From the data that follows, print exactly the lines starting at the one containing "extrude(amount=GROMMET_FLANGE_T - stack_low)" and ending at the one containing "record = json.load(file)"; include both of them and nothing more.

═════ DATA SEGMENT

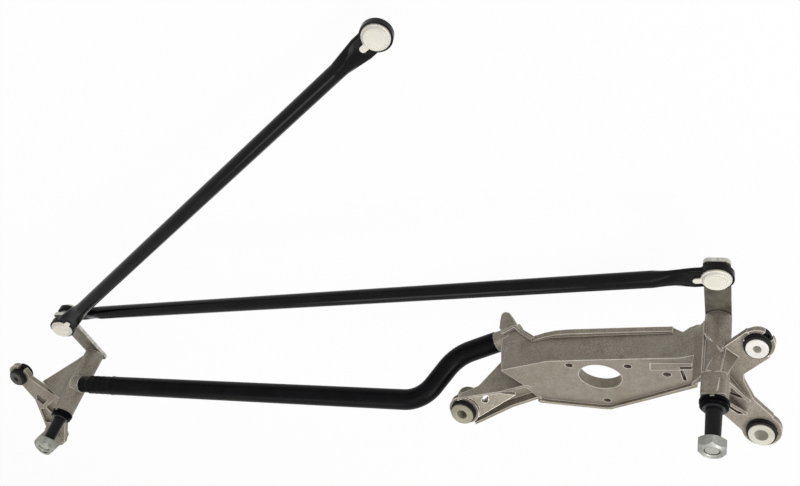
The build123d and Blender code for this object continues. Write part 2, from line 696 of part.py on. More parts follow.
# Left housing: boss, web, V-plate with two ears and the spigot for the cross tube
with BuildPart() as left_housing:
    with BuildSketch(left_base):
        Circle(BOSS_OD / 2)
    extrude(amount=BOSS_LENGTH)
    with BuildSketch(Plane.XZ.offset(-SPINDLE_Y - 3.0)):
        with BuildLine():
            Polyline(
                (-587.0, -12.0), (-600.0, -12.0), (-606.8, -5.6), (-644.2, 23.7), (-622.0, 36.0),
                (-604.3, 44.9), (-587.0, 52.0), close=True,
            )
        make_face()
    extrude(amount=6.0)
    with BuildSketch(left_feet):
        with BuildLine():
            Polyline(
                (-4.0, 4.0), (-39.4, 14.1), (-54.3, 28.5), (-66.0, 37.0), (-73.2, 23.8), (-76.5, 8.3),
                (-69.9, -9.9), (-76.6, -48.7), (-80.0, -60.0), (-68.4, -62.2), (-65.1, -75.5),
                (-54.0, -62.0), (-42.2, -45.0), (-25.2, -6.0), (-10.0, -8.0), close=True,
            )
        make_face()
        with Locations((-73.2, 23.8)):
            Circle(14.3)
        with Locations((-68.4, -62.2)):
            Circle(14.3)
    extrude(amount=-EAR_T)
    for pocket in (
        ((-30.0, 3.0), (-44.0, 8.0), (-60.0, 9.0), (-63.0, -3.0), (-38.0, -8.0)),
        ((-36.0, -14.0), (-62.0, -12.0), (-66.0, -22.0), (-46.0, -30.0)),
        ((-48.0, -36.0), (-67.0, -28.0), (-70.0, -44.0), (-56.0, -44.0)),
    ):
        with BuildSketch(left_feet):
            with BuildLine():
                Polyline(*pocket, close=True)
            make_face()
        extrude(amount=-5.0, mode=Mode.SUBTRACT)
    with BuildSketch(tube_left.offset(-BOSS_OD / 2)):
        Circle(TUBE_OD / 2 - TUBE_WALL + 0.8)
    extrude(amount=BOSS_OD / 2)
    with BuildSketch(tube_left):
        Circle(spigot_r)
    extrude(amount=SPIGOT_DEPTH)
    with BuildSketch(left_base):
        Circle(BUSH_OD / 2)
    extrude(amount=BOSS_LENGTH, mode=Mode.SUBTRACT)
    for name, plane, spot, ring_d, washer_d, hole_d, rubber_d, open_at in feet[3:]:
        with BuildSketch(plane.offset(2 * EAR_T)):
            with Locations(spot):
                Circle(rubber_d / 2 - GROMMET_CORE_INSET)
        extrude(amount=-5 * EAR_T, mode=Mode.SUBTRACT)
        with BuildSketch(plane):
            with Locations(spot):
                Circle(rubber_d / 2 + GROMMET_ROOM)
        extrude(amount=2 * EAR_T, mode=Mode.SUBTRACT)
        with BuildSketch(plane.offset(-EAR_T)):
            with Locations(spot):
                Circle(rubber_d / 2 + GROMMET_ROOM)
        extrude(amount=-3 * EAR_T, mode=Mode.SUBTRACT)
        if open_at is not None:
            with BuildSketch(plane):
                with Locations(Location((spot[0], spot[1], 0), open_at)):
                    with Locations((ring_d / 2, 0)):
                        Rectangle(ring_d, OPEN_RING_GAP)
            extrude(amount=-EAR_T, mode=Mode.SUBTRACT)
save(left_housing, "left_housing")

# Rubber grommets with their flanged sleeves
for name, plane, spot, ring_d, washer_d, hole_d, rubber_d, open_at in feet:
    sleeve_r = hole_d / 2 + SLEEVE_WALL
    stack_low = -EAR_T - GROMMET_REAR_T
    with BuildPart() as grommet:
        for low, height, radius in (
            (0.0, GROMMET_FLANGE_T, rubber_d / 2),
            (-EAR_T, EAR_T, rubber_d / 2 - GROMMET_CORE_INSET),
            (stack_low, GROMMET_REAR_T, rubber_d / 2),
        ):
            with BuildSketch(plane.offset(low)):
                with Locations(spot):
                    Circle(radius)
                    Circle(sleeve_r, mode=Mode.SUBTRACT)
            extrude(amount=height)
    save(grommet, f"grommet_{name}")

    with BuildPart() as sleeve:
        with BuildSketch(plane.offset(stack_low)):
            with Locations(spot):
                Circle(sleeve_r)
                Circle(hole_d / 2, mode=Mode.SUBTRACT)
        extrude(amount=GROMMET_FLANGE_T - stack_low)
        with BuildSketch(plane.offset(GROMMET_FLANGE_T)):
            with Locations(spot):
                Circle(washer_d / 2)
                Circle(hole_d / 2, mode=Mode.SUBTRACT)
        extrude(amount=SLEEVE_FLANGE_T)
    save(sleeve, f"sleeve_{name}")
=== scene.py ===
import json
import math

import bmesh
import bpy
from mathutils import Matrix, Vector

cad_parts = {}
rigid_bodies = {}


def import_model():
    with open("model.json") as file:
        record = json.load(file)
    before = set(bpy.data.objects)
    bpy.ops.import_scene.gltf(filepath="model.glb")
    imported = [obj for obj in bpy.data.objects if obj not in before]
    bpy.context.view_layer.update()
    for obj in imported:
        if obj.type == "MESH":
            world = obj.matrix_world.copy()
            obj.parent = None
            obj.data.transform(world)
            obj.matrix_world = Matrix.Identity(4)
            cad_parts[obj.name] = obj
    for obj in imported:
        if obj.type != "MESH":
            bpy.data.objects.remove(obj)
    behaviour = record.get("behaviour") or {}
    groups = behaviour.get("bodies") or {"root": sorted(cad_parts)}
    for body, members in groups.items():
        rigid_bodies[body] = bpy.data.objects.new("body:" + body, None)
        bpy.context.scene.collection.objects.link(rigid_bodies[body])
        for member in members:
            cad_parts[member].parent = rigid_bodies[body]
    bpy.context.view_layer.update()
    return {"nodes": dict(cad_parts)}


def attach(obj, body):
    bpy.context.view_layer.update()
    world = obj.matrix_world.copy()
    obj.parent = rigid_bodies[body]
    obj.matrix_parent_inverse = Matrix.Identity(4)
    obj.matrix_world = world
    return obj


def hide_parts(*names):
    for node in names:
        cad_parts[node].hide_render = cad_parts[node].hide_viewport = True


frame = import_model()
NODES = frame["nodes"]
scene = bpy.context.scene
scene.view_settings.view_transform = "Standard"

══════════

RESPONSE:
        extrude(amount=GROMMET_FLANGE_T - stack_low)
        with BuildSketch(plane.offset(GROMMET_FLANGE_T)):
            with Locations(spot):
                Circle(washer_d / 2)
                Circle(hole_d / 2, mode=Mode.SUBTRACT)
        extrude(amount=SLEEVE_FLANGE_T)
    save(sleeve, f"sleeve_{name}")
=== scene.py ===
import json
import math

import bmesh
import bpy
from mathutils import Matrix, Vector

cad_parts = {}
rigid_bodies = {}


def import_model():
    with open("model.json") as file:
        record = json.load(file)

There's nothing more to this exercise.